The rupee is on the slide. In May the exchange rates are nudging 78 rupees to the American dollar. Some estimates suggest it may fall a little more this year.
This is happening on the back of spiking import costs. Crude oil costs have been the highest since 2011. India being a net oil importer has had to spend more and more on dollar imports. The more this happens, the more the rupee gets devalued. It has consequences for every household. Let’s look at what you could do to safeguard your finances.
Students will be impacted
Indians students abroad will have to face the double whammy of rupee depreciation as well as rising interest rates.
A depreciating rupee will impact both new and existing students. Their tuition and living costs will go up. Families will have to budget for these costs or even borrow more. The rising rates will make the loan bigger.
The depreciating rupee will need you to pay more rupees for the same dollars. The weakening rupee impacts your finances, but forex fluctuation is a fact of life.
My own experience studying abroad is that dollar-denominated loans are tough to pay with a rupee income. Therefore, as you start earning, pay more than the minimum due. Don’t settle for paying just your EMI.
Since forex is a constant problem to reckon with, take a proactive approach to your loan payment. Close it off before its time, else your borrowing costs could keep rising.
Higher foreign returns
Many Indian investors buy stocks and ETFs on foreign exchanges. If you have your existing investments in US stocks, you will benefit from the fall in the Indian rupee’s value.
For instance, if you have 100 shares of company ‘A’ bought at $10 when the rupee-dollar exchange rate was 70. This means you invested Rs 700 in each share, and your total investment cost in the Indian rupee term is Rs 70,000 ($1000).
Let’s assume the stock price is now $15. Your total value in the US dollar term is $1500. In the rupee term, assuming that the exchange rate is still at 70, your total value of the investment would be Rs 1,05,000.
However, since the exchange rate currently is at 77, you will get Rs 1,15,500 — an extra Rs 10,500.
Do note these are nominal figures. Adjusted for inflation, your real returns may be lower. Similarly, the value of the remittances which Indians get from abroad will rise in nominal rupee terms.
Foreign travel is now costlier
With foreign exchange becoming costlier, your plans to travel abroad this summer would become costlier. You may have to stretch your travel budget.
For instance, if you had the plan to spend $5,000 when the Indian rupee was at 75 against the dollar, you had to pay Rs 3.75 lakh. But now, with the rupee falling to 77, you will have to spend Rs 10,000 more to have the same amount of dollars with you on your trip.
One of the ways you can shield yourself against forex volatility is by carrying currency notes of the country you’re travelling to.
In-hand currency would retain its value whereas transactions done through credit or debit card would be converted to rupees according to the latest forex rates.

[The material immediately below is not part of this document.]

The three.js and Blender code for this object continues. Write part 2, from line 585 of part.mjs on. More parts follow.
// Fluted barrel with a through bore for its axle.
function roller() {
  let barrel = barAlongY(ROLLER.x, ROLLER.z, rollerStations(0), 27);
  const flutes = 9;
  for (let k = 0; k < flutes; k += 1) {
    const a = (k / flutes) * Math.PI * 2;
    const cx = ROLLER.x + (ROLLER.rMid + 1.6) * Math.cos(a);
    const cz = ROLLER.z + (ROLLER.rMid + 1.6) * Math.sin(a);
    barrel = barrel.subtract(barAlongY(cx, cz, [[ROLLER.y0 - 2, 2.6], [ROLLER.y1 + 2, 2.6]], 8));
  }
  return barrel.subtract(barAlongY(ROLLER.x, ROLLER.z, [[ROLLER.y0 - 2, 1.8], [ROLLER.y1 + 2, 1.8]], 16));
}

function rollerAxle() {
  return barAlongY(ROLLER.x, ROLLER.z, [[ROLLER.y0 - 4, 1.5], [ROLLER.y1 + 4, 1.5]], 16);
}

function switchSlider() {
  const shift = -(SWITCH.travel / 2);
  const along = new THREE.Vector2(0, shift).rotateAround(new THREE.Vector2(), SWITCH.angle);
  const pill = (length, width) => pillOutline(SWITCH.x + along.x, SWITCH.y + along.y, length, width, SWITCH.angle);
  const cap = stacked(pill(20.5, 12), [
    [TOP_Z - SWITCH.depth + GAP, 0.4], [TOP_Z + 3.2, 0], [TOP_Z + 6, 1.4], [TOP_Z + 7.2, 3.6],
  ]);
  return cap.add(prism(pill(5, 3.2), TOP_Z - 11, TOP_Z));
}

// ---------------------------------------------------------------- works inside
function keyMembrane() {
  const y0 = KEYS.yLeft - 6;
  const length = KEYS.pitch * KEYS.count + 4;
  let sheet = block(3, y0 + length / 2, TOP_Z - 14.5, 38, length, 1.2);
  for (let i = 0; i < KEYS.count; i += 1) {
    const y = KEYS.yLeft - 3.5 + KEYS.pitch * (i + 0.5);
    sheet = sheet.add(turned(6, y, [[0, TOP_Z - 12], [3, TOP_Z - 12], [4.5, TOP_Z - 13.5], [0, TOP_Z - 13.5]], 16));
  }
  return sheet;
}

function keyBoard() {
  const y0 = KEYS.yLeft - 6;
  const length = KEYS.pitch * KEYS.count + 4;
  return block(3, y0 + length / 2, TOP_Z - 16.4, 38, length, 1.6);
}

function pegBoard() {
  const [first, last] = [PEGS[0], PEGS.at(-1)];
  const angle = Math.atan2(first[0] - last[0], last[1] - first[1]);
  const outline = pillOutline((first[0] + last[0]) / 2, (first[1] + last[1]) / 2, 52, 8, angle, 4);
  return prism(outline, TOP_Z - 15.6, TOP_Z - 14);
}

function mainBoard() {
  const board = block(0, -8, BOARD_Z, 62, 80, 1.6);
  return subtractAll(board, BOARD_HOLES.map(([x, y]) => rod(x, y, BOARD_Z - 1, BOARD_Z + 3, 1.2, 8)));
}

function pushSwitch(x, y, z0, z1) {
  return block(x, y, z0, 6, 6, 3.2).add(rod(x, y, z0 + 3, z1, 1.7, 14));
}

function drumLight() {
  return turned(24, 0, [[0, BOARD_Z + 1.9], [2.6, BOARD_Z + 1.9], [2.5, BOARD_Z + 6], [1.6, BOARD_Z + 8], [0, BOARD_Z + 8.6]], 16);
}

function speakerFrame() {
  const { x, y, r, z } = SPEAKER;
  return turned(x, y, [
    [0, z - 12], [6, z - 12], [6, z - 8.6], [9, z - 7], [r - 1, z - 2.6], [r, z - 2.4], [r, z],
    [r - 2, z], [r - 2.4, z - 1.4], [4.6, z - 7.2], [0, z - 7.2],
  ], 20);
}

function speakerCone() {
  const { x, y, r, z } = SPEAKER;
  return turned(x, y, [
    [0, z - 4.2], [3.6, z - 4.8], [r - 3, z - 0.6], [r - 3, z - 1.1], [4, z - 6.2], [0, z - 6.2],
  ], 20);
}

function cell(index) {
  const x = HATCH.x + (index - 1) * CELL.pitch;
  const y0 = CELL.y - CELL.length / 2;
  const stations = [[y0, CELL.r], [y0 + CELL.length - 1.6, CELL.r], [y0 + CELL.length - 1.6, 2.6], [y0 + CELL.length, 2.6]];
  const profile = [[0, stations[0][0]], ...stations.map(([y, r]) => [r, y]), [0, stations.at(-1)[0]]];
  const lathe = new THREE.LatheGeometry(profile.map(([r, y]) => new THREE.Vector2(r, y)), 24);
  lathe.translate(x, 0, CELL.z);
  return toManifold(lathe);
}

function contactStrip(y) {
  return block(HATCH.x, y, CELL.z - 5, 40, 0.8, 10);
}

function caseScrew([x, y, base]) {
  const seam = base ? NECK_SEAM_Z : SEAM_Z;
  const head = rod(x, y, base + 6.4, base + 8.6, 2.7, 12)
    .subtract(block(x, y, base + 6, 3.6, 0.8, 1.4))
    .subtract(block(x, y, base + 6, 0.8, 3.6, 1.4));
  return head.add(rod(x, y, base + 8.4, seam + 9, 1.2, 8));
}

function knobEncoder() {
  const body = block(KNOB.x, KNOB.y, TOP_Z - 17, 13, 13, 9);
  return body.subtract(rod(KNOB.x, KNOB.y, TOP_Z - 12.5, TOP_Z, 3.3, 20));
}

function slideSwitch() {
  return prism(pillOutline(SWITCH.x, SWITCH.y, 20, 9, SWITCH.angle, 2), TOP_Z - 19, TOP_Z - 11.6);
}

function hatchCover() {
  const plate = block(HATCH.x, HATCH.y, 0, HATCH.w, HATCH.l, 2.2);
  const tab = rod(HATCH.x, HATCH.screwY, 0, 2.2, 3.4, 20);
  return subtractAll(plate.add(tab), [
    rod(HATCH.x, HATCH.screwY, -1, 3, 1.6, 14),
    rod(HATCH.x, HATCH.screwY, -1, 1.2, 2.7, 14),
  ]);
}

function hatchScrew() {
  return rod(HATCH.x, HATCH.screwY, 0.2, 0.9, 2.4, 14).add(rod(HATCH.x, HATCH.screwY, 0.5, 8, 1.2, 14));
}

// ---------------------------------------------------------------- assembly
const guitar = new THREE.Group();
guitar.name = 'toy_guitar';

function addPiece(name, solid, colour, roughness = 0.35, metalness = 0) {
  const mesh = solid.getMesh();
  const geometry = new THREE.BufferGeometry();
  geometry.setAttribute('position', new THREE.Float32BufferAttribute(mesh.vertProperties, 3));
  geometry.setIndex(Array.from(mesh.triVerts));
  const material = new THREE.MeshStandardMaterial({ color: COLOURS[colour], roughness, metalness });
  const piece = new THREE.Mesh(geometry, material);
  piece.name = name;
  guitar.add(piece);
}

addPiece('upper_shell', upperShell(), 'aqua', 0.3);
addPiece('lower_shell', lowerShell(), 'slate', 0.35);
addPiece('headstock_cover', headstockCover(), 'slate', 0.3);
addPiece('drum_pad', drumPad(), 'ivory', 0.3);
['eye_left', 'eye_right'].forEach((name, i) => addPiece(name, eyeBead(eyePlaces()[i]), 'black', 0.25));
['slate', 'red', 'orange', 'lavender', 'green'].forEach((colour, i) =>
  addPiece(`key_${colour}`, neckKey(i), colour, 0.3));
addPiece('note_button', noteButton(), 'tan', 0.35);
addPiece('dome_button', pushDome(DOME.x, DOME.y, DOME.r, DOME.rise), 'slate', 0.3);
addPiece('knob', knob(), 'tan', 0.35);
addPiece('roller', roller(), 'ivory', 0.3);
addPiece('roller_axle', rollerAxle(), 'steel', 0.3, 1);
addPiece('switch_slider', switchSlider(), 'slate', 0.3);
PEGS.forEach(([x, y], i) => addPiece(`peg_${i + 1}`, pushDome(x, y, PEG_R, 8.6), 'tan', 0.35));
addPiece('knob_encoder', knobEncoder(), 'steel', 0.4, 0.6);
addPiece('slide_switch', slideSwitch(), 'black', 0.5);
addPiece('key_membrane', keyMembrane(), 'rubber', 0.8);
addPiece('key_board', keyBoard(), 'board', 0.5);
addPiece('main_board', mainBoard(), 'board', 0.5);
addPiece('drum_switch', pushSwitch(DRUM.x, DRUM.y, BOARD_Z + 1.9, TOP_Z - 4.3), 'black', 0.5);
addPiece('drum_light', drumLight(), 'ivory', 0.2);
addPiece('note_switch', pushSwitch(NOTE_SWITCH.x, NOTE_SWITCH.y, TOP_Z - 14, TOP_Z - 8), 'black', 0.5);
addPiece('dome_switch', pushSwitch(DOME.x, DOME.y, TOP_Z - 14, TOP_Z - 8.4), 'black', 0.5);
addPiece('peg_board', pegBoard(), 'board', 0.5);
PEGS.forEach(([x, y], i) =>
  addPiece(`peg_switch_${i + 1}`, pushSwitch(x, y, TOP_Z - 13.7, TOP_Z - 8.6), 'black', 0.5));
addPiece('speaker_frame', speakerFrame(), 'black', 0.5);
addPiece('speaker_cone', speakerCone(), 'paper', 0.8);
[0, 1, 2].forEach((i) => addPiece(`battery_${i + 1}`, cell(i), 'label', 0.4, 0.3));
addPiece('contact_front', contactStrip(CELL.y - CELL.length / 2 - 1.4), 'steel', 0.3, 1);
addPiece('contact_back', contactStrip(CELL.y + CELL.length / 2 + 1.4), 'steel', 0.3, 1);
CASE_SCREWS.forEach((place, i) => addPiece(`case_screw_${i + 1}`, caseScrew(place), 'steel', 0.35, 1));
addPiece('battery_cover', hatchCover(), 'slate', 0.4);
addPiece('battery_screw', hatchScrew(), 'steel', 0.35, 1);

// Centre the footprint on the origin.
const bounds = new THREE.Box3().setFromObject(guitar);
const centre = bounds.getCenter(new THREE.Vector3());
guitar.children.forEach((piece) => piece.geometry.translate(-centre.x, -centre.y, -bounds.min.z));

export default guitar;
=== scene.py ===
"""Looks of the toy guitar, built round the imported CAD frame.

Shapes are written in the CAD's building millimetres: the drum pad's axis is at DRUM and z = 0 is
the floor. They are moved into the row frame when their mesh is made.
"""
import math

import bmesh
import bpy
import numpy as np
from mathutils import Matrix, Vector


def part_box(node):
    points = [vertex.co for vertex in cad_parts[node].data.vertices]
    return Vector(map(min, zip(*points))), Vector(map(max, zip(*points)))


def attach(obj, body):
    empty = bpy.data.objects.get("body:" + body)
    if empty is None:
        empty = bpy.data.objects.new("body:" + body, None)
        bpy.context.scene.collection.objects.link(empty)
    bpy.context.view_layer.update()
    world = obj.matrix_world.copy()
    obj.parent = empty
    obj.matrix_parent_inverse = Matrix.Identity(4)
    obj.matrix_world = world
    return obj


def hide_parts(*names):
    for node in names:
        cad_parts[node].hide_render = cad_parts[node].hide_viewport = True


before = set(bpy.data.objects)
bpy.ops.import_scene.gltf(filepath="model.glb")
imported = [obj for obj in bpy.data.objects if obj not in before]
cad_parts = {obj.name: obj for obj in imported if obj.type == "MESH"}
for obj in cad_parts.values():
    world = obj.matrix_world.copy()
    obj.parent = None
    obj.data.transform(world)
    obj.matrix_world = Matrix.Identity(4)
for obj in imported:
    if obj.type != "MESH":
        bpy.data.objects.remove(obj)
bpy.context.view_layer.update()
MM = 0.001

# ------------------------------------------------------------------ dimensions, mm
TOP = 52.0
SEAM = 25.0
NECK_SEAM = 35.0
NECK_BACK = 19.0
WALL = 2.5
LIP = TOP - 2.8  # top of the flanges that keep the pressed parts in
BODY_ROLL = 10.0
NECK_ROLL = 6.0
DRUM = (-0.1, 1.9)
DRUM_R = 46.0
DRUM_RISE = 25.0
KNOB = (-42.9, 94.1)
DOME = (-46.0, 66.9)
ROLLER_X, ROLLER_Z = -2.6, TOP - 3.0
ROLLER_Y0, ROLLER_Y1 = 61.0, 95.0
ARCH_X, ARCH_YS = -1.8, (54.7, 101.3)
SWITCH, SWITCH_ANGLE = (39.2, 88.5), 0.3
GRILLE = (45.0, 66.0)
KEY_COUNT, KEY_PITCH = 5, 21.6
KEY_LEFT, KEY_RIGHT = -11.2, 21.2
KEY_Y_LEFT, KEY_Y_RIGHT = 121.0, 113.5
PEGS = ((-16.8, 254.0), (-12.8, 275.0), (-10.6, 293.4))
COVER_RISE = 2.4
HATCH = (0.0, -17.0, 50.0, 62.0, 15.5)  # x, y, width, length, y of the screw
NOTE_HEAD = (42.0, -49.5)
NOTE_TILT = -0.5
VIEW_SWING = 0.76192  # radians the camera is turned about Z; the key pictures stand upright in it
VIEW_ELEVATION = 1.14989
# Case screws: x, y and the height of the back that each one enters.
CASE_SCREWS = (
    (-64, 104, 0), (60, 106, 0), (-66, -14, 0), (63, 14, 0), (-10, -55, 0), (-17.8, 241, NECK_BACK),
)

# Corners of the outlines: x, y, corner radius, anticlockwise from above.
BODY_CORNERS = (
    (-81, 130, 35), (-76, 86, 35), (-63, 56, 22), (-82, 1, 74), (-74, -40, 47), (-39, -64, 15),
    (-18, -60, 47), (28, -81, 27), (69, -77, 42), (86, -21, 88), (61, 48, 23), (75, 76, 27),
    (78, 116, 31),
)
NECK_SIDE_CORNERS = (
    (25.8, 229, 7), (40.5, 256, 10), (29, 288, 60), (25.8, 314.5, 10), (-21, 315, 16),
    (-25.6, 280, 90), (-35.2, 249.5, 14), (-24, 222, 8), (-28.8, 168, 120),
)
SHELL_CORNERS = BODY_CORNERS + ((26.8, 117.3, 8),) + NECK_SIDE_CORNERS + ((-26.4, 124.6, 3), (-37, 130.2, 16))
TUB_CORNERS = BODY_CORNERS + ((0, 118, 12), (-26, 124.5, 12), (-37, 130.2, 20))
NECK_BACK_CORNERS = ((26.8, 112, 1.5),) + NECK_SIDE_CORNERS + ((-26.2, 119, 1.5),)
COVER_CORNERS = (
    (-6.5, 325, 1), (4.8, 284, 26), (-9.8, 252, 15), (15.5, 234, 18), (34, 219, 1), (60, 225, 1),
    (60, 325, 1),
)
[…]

Impact on household budget
Most importantly, a falling rupee leads to an increase in your domestic expenses. As the costs of critical imports such as oil rise, the costs of production of goods and services increase. This pushes up retail prices and thus your household expenses.
As inflation goes up, borrowing also becomes costlier, and your home loan interest rate goes up.
The Reserve Bank of India had some years back stated that a 5 per cent depreciation in the rupee pushes up inflation by 10-15 basis points.
So a falling rupee increases your expenses in multiple ways. This requires a multi-pronged response from you.
At a time like this, it becomes important to spend conservatively and to be frugal.
With your loans, it’s also necessary to pre-pay regularly to prevent the interest from burgeoning out of control.
Lower real returns
With the rupee in decline and interest rates on the rise, it may seem convenient that your deposit interest rates are also rising.
However, you need to assess real returns, i.e., returns after inflation and taxation. For example, if your deposit returns 5 per cent while the inflation rate is 7 per cent, you are really earning -2 per cent returns.
After taxation, your real returns could be even lower. It thus becomes necessary to diversity investments using various asset classes such as equity or gold that may be able to give you better net returns.